If we inspect the nodes, we see that there are lots of long chains of nodes with a single child and without node value. Again, we need to take some measures to understand the problem. We are going to measure something that we will call the occupation rate of the trie. Again, I couldn’t find this is something studied or not, but it is helpful for my problem and to optimize in the future. We defined like this:
occupationRate = (nodes - intermediateNodes) / nodes
The Nodes value is the number of nodes in the trie, and the intermediateNodes value is the number of nodes that only have a child and does not contain a value. This rate gives us the idea of how much of the trie is holding information. In our case, the value is very small 13%.

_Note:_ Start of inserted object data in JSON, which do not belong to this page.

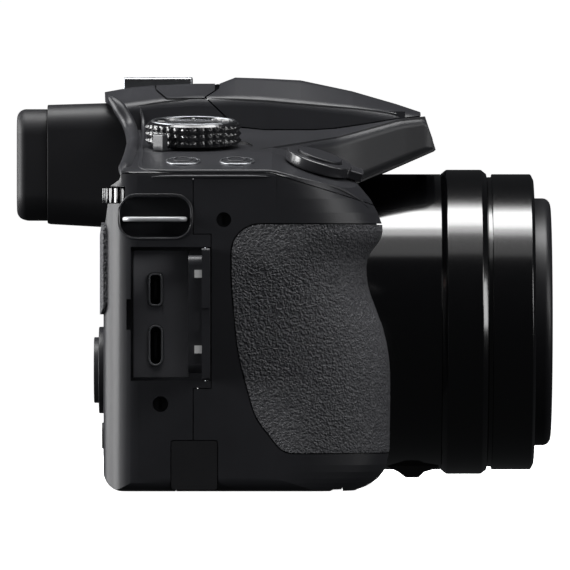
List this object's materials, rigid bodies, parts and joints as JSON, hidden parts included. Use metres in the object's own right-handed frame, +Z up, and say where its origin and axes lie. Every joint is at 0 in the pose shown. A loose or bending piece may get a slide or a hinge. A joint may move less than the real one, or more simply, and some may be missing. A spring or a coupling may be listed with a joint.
{
  "type": "bridge camera",
  "caption": "Bridge camera with a deep hand grip, long collared zoom lens, pop-up flash hump, eyepiece block, mode dial and a side connector door standing open.",
  "frame": {"origin": "mouth of the tripod socket on the flat base, under the optical axis", "axes": "+Z up out of the base, -Y along the optical axis towards the subject, -X towards the hand grip"},
  "size_m": [0.1491, 0.1257, 0.0962],
  "materials": {
    "amber_window": "tinted",
    "barrel_black": "gloss black",
    "board_green": "circuit board",
    "brass_thread": "machined",
    "casing_black": "satin, very fine grain",
    "leather_grain": "moulded leather grain",
    "lens_glass": "coated",
    "metal_bright": "polished",
    "metal_satin": "satin",
    "pale_mark": "printed marks",
    "screen_glass": "gloss black",
    "soft_rubber": "matt",
    "stage_metal": "dark anodised"
  },
  "bodies": {
    "camera_body": {"assist_lamp_window": "amber_window", "barrel_collar_front": "barrel_black", "barrel_collar_rear": "barrel_black", "battery": "barrel_black", "battery_holder": "casing_black", "case_screws": "metal_satin", "chassis": "metal_satin", "connector_panel": "casing_black", "eyecup": "soft_rubber", "eyepiece_display": "board_green", "eyepiece_glass": "lens_glass", "eyepiece_housing": "casing_black", "flash_capacitor": "barrel_black", "flash_hinge_pin": "metal_satin", "front_cover": "casing_black", "grip_leather": "leather_grain", "hot_shoe": "metal_satin", "hot_shoe_contacts": "brass_thread", "image_sensor": "board_green", "lens_fixed_barrel": "barrel_black", "main_board": "board_green", "port_door_pin": "metal_satin", "rear_cover": "casing_black", "rear_lens_group": "stage_metal", "screen_glass": "screen_glass", "screen_panel": "casing_black", "strap_lug_grip_side": "metal_bright", "strap_lug_left_side": "metal_bright", "thumb_rest": "leather_grain", "top_cover": "casing_black", "tripod_socket": "brass_thread", "usb_socket": "metal_bright", "video_socket": "metal_bright"},
    "outer_stage": {"outer_stage": "stage_metal"},
    "front_stage": {"front_stage": "stage_metal", "front_glass": "lens_glass"},
    "cam_barrel": {"cam_barrel": "stage_metal"},
    "mode_dial": {"mode_dial": "casing_black", "mode_dial_marks": "pale_mark"},
    "power_lever": {"power_lever": "casing_black"},
    "zoom_lever": {"zoom_lever": "casing_black"},
    "shutter_button": {"shutter_button": "barrel_black"},
    "function_button_1": {"function_button_1": "casing_black"},
    "function_button_2": {"function_button_2": "casing_black"},
    "flash_unit": {"flash_lid": "casing_black", "flash_window": "lens_glass", "flash_reflector": "metal_bright"},
    "rear_wheel": {"rear_wheel": "casing_black"},
    "delete_button": {"delete_button": "casing_black"},
    "display_button": {"display_button": "casing_black"},
    "playback_button": {"playback_button": "casing_black"},
    "cursor_pad": {"cursor_pad": "casing_black"},
    "set_button": {"set_button": "casing_black"},
    "port_door": {"port_door": "casing_black", "port_door_clips": "pale_mark"},
    "coupler_flap": {"coupler_flap": "soft_rubber"},
    "battery_door": {"battery_door": "casing_black"},
    "battery_latch": {"battery_latch": "casing_black"},
    "eyepiece_focus_wheel": {"eyepiece_focus_wheel": "casing_black"},
    "flash_catch": {"flash_catch": "casing_black"}
  },
  "joints": [
    {"name": "outer_stage_slide", "type": "slide", "parent": "camera_body", "child": "outer_stage", "axis": [0, -1, 0], "range_m": [0, 0.026]},
    {"name": "front_stage_slide", "type": "slide", "parent": "outer_stage", "child": "front_stage", "axis": [0, -1, 0], "range_m": [0, 0.026]},
    {"name": "cam_turn", "type": "hinge", "parent": "camera_body", "child": "cam_barrel", "pos_m": [0, 0, 0.03855], "axis": [0, -1, 0], "range_deg": [0, 100.5]},
    {"name": "mode_dial_turn", "type": "hinge", "parent": "camera_body", "child": "mode_dial", "pos_m": [-0.051, 0.00625, 0.07925], "axis": [-0.112, 0, 0.9937], "continuous": true},
    {"name": "power_lever_turn", "type": "hinge", "parent": "camera_body", "child": "power_lever", "pos_m": [-0.051, 0.00625, 0.07925], "axis": [-0.112, 0, 0.9937], "range_deg": [0, 25]},
    {"name": "zoom_lever_turn", "type": "hinge", "parent": "camera_body", "child": "zoom_lever", "pos_m": [-0.066, -0.0223, 0.07409], "axis": [-0.2074, -0.286, 0.9355], "range_deg": [-20, 20], "stiffness_Nm_per_rad": 0.01},
    {"name": "shutter_button_press", "type": "slide", "parent": "camera_body", "child": "shutter_button", "axis": [0.2074, 0.286, -0.9355], "range_m": [0, 0.001], "stiffness_N_per_m": 400},
    {"name": "function_button_1_press", "type": "slide", "parent": "camera_body", "child": "function_button_1", "axis": [0.2164, 0, -0.9763], "range_m": [0, 0.0004], "stiffness_N_per_m": 400},
    {"name": "function_button_2_press", "type": "slide", "parent": "camera_body", "child": "function_button_2", "axis": [0.2164, 0, -0.9763], "range_m": [0, 0.0004], "stiffness_N_per_m": 400},
    {"name": "flash_hinge", "type": "hinge", "parent": "camera_body", "child": "flash_unit", "pos_m": [0, 0.0008, 0.0934], "axis": [-1, 0, 0], "range_deg": [0, 32]},
    {"name": "rear_wheel_turn", "type": "hinge", "parent": "camera_body", "child": "rear_wheel", "pos_m": [-0.064, 0.0186, 0.06785], "axis": [0, 0, 1], "continuous": true},
    {"name": "delete_button_press", "type": "slide", "parent": "camera_body", "child": "delete_button", "axis": [0, -1, 0], "range_m": [0, 0.0003], "stiffness_N_per_m": 400},
    {"name": "display_button_press", "type": "slide", "parent": "camera_body", "child": "display_button", "axis": [0, -1, 0], "range_m": [0, 0.0003], "stiffness_N_per_m": 400},
    {"name": "playback_button_press", "type": "slide", "parent": "camera_body", "child": "playback_button", "axis": [0, -1, 0], "range_m": [0, 0.0003], "stiffness_N_per_m": 400},
    {"name": "cursor_pad_press", "type": "slide", "parent": "camera_body", "child": "cursor_pad", "axis": [0, -1, 0], "range_m": [0, 0.0005], "stiffness_N_per_m": 400},
    {"name": "set_button_press", "type": "slide", "parent": "camera_body", "child": "set_button", "axis": [0, -1, 0], "range_m": [0, 0.0006], "stiffness_N_per_m": 400},
    {"name": "port_door_hinge", "type": "hinge", "parent": "camera_body", "child": "port_door", "pos_m": [-0.0833, 0.003, 0.0406], "axis": [0, 0, -1], "range_deg": [0, 90]},
    {"name": "coupler_flap_hinge", "type": "hinge", "parent": "camera_body", "child": "coupler_flap", "pos_m": [-0.084, 0.00075, 0.006], "axis": [0, 0, 1], "range_deg": [0, 90], "stiffness_Nm_per_rad": 0.002},
    {"name": "battery_door_hinge", "type": "hinge", "parent": "camera_body", "child": "battery_door", "pos_m": [-0.05, -0.0112, 0.00035], "axis": [0, -1, 0], "range_deg": [0, 90]},
    {"name": "battery_latch_slide", "type": "slide", "parent": "battery_door", "child": "battery_latch", "axis": [1, 0, 0], "range_m": [0, 0.002]},
    {"name": "eyepiece_focus_turn", "type": "hinge", "parent": "camera_body", "child": "eyepiece_focus_wheel", "pos_m": [0.022, 0.0335, 0.071], "axis": [1, 0, 0], "continuous": true},
    {"name": "flash_catch_press", "type": "slide", "parent": "camera_body", "child": "flash_catch", "axis": [-1, 0, 0], "range_m": [0, 0.0008], "stiffness_N_per_m": 400}
  ],
  "couplings": [
    {"joint": "front_stage_slide", "follows": "outer_stage_slide", "ratio": 1},
    {"joint": "cam_turn", "follows": "outer_stage_slide", "rad_per_m": 67.128}
  ]
}
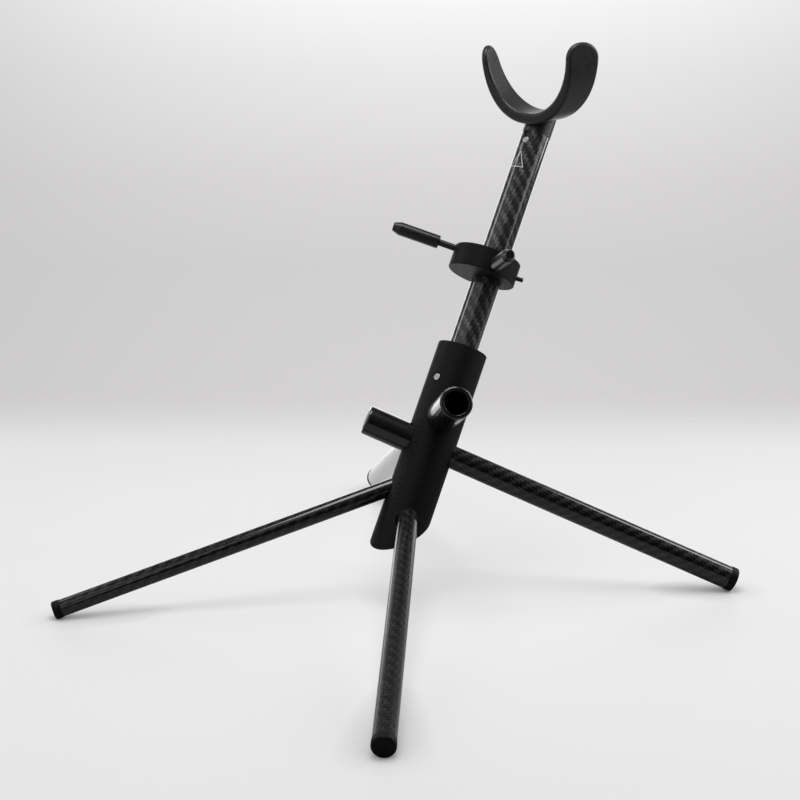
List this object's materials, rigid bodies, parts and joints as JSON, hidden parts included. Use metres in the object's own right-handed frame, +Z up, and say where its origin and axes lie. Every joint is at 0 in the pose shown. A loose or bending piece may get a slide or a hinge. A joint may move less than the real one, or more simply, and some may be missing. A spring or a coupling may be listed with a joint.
{
  "type": "saxophone stand",
  "caption": "Take-apart saxophone stand: leaning hub, four plug-in tube legs with rubber feet, mast, two-pin collar and a U cradle.",
  "frame": {"origin": "on the floor, at the middle of the stand's bounding box", "axes": "+Z up, +Y to the rear (the way the mast leans), +X to the stand's right seen from behind its front legs looking rearwards; the pegs and collar pins point to -Y"},
  "size_m": [0.4558, 0.5048, 0.4554],
  "materials": {
    "moulded_hub": "matte, fine grain",
    "carbon_tube": "clear-coated twill weave, gloss",
    "cradle_rubber": "satin, soft",
    "foot_rubber": "matte",
    "peg_gloss": "gloss",
    "pin_black": "semi-gloss black",
    "sleeve_rubber": "satin",
    "steel_pin": "polished end",
    "plug_plastic": "satin"
  },
  "bodies": {
    "base": {"hub": "moulded_hub", "hub_key_pin": "steel_pin", "peg_left": "peg_gloss", "peg_right": "peg_gloss"},
    "mast": {"mast_tube": "carbon_tube"},
    "cradle_top": {"cradle": "cradle_rubber", "cradle_plug": "plug_plastic", "cradle_key_pin": "steel_pin"},
    "pin_collar": {"collar": "moulded_hub", "pin_rod_left": "pin_black", "pin_rod_right": "pin_black", "pin_sleeve_left": "sleeve_rubber", "pin_sleeve_right": "sleeve_rubber"},
    "clamp_screw": {"collar_screw": "pin_black"},
    "leg_front_left": {"leg_front_left_tube": "carbon_tube", "leg_front_left_cap": "foot_rubber"},
    "leg_front_right": {"leg_front_right_tube": "carbon_tube", "leg_front_right_cap": "foot_rubber"},
    "leg_rear_left": {"leg_rear_left_tube": "carbon_tube", "leg_rear_left_cap": "foot_rubber"},
    "leg_rear_right": {"leg_rear_right_tube": "carbon_tube", "leg_rear_right_cap": "foot_rubber"}
  },
  "joints": [
    {"name": "mast_pull", "type": "slide", "parent": "base", "child": "mast", "axis": [0, 0.4939, 0.8695], "range_m": [0, 0.06]},
    {"name": "cradle_pull", "type": "slide", "parent": "mast", "child": "cradle_top", "axis": [0, 0.4939, 0.8695], "range_m": [0, 0.045]},
    {"name": "collar_slide", "type": "slide", "parent": "mast", "child": "pin_collar", "axis": [0, 0.4939, 0.8695], "range_m": [-0.055, 0.09]},
    {"name": "collar_screw_turn", "type": "hinge", "parent": "pin_collar", "child": "clamp_screw", "pos_m": [0.01819, 0.12082, 0.26346], "axis": [0.866, 0.4347, -0.247], "range_deg": [-180, 0]},
    {"name": "leg_front_left_pull", "type": "slide", "parent": "base", "child": "leg_front_left", "axis": [-0.5571, -0.7777, -0.2913], "range_m": [0, 0.045]},
    {"name": "leg_front_right_pull", "type": "slide", "parent": "base", "child": "leg_front_right", "axis": [0.5994, -0.7742, -0.2033], "range_m": [0, 0.045]},
    {"name": "leg_rear_left_pull", "type": "slide", "parent": "base", "child": "leg_rear_left", "axis": [-0.7153, 0.5712, -0.4027], "range_m": [0, 0.105]},
    {"name": "leg_rear_right_pull", "type": "slide", "parent": "base", "child": "leg_rear_right", "axis": [0.7153, 0.5712, -0.4027], "range_m": [0, 0.09]}
  ]
}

Thinking about this problem, we got to the root of it (or in this case the branches 🙂 ). The problem is how the trie is structured to store the data. Let’s see a small example with the keys “aaaaa” and “aaaab”. The resulting trie is something like the following picture
In this diagram, it is clear that all the colored nodes are internal nodes. They have only one child and they don’t hold a value. And it is clear that this structure should be compressed in way that those nodes are reduced to a single entity. With the desired result of reducing the 4 of them to a single one.
Another elephant in the room is the space occupied by the use of an IdentityDictionary to hold the children of a node. Around 72% of the memory impact is related to the decision of using an IdentityDictionary. Can it be done using a better strategy?
We are in a great moment of the series, it looks like we have spent a lot of time to understand the problem, but still, we don’t have anything.
This is not true, we have a lot, we have a way of measuring the performance of our solution, we understand where these numbers came from and now every step that we can take we can validate it with the original baseline we have.
The first thing to improve the performance of any solution is to measure if we don’t measure we cannot compare if we cannot compare we make modifications blindly. Optimizing without measuring is like developing without testing… and you know what we think about that.